▶ [TASK BRIEF] Within the records that follow, find every line containing the string "script". Copy those lines.

▶ [DATA FOR PROCESSING]
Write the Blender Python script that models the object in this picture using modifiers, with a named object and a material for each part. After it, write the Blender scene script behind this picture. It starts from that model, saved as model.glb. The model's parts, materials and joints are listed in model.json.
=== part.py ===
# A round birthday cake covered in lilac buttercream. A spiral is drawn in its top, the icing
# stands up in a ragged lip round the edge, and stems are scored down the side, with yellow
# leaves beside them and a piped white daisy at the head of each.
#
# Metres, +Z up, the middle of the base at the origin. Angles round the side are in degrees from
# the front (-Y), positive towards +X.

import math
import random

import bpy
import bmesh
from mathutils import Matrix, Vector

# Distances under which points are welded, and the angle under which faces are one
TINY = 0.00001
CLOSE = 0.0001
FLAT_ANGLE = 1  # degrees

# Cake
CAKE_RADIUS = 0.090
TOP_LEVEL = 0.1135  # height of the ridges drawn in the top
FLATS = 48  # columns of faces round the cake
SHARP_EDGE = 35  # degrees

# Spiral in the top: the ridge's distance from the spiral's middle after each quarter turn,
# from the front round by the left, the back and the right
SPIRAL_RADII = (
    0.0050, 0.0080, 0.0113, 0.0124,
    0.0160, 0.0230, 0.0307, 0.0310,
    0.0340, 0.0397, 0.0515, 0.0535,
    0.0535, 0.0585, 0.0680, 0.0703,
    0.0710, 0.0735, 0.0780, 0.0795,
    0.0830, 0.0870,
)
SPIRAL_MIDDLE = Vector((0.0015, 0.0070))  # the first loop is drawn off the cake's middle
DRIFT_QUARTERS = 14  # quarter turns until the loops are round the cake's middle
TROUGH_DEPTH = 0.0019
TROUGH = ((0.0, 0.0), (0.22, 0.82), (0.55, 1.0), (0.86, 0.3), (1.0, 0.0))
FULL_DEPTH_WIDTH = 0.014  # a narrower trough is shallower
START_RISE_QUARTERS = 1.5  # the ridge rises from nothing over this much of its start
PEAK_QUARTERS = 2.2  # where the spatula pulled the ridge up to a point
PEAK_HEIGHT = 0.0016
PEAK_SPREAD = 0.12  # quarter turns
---
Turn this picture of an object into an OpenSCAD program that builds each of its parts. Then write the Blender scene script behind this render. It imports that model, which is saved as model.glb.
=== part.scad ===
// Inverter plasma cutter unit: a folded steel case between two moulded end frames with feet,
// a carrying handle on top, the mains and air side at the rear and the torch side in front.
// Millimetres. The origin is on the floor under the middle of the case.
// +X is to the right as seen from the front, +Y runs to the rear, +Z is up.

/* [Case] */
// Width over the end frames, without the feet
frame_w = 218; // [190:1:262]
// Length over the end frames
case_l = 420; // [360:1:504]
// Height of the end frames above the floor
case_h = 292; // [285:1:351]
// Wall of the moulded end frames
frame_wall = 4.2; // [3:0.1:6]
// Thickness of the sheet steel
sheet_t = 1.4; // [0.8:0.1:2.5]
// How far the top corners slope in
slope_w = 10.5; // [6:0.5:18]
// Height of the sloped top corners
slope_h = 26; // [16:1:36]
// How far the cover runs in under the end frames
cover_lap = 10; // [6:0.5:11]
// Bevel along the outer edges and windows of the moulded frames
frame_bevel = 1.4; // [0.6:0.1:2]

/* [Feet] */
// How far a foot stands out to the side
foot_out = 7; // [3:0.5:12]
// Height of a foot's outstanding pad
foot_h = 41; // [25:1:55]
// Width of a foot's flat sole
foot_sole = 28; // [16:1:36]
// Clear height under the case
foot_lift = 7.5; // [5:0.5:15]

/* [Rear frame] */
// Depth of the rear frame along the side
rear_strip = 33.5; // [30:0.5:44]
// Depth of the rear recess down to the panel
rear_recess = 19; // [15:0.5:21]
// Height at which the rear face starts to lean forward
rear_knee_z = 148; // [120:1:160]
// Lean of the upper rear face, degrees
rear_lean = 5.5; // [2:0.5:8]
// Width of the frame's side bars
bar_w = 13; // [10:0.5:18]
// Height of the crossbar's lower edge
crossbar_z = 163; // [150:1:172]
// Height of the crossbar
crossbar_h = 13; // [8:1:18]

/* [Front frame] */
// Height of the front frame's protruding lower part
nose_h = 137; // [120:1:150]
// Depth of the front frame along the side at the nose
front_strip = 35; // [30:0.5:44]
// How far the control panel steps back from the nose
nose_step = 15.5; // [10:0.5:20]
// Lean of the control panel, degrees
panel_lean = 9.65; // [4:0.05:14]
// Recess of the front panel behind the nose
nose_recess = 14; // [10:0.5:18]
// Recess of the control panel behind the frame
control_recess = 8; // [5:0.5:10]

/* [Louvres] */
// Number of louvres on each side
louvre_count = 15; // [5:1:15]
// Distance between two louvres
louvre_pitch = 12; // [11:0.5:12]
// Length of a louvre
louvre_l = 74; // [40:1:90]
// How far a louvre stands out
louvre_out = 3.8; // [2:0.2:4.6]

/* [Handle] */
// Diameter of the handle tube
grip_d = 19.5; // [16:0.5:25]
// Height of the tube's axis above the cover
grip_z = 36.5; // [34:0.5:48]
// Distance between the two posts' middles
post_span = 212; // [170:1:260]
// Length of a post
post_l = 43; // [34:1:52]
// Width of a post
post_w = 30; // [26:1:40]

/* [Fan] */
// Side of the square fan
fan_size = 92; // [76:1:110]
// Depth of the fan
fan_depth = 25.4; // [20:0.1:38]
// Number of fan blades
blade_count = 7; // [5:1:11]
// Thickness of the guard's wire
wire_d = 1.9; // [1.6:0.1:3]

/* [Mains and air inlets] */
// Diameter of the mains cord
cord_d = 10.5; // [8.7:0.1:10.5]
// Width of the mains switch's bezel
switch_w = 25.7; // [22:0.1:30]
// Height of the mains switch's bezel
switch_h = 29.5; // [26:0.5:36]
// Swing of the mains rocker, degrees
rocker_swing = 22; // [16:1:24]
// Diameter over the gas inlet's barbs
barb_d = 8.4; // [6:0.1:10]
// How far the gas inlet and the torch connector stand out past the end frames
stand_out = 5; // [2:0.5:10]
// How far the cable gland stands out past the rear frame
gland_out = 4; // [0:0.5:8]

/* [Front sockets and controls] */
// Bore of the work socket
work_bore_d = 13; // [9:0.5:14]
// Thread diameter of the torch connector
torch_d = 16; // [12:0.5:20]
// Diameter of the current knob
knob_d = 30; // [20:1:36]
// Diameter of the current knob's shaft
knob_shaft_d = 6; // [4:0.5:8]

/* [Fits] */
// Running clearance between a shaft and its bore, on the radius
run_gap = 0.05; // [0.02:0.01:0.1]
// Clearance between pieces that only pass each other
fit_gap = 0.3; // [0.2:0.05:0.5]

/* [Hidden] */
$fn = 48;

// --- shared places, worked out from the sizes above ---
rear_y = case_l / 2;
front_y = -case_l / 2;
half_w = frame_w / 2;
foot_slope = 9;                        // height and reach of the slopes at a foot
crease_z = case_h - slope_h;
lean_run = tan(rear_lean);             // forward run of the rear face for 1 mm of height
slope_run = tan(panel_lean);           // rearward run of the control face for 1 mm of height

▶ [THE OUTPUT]
Write the Blender Python script that models the object in this picture using modifiers, with a named object and a material for each part. After it, write the Blender scene script behind this picture. It starts from that model, saved as model.glb. The model's parts, materials and joints are listed in model.json.
Turn this picture of an object into an OpenSCAD program that builds each of its parts. Then write the Blender scene script behind this render. It imports that model, which is saved as model.glb.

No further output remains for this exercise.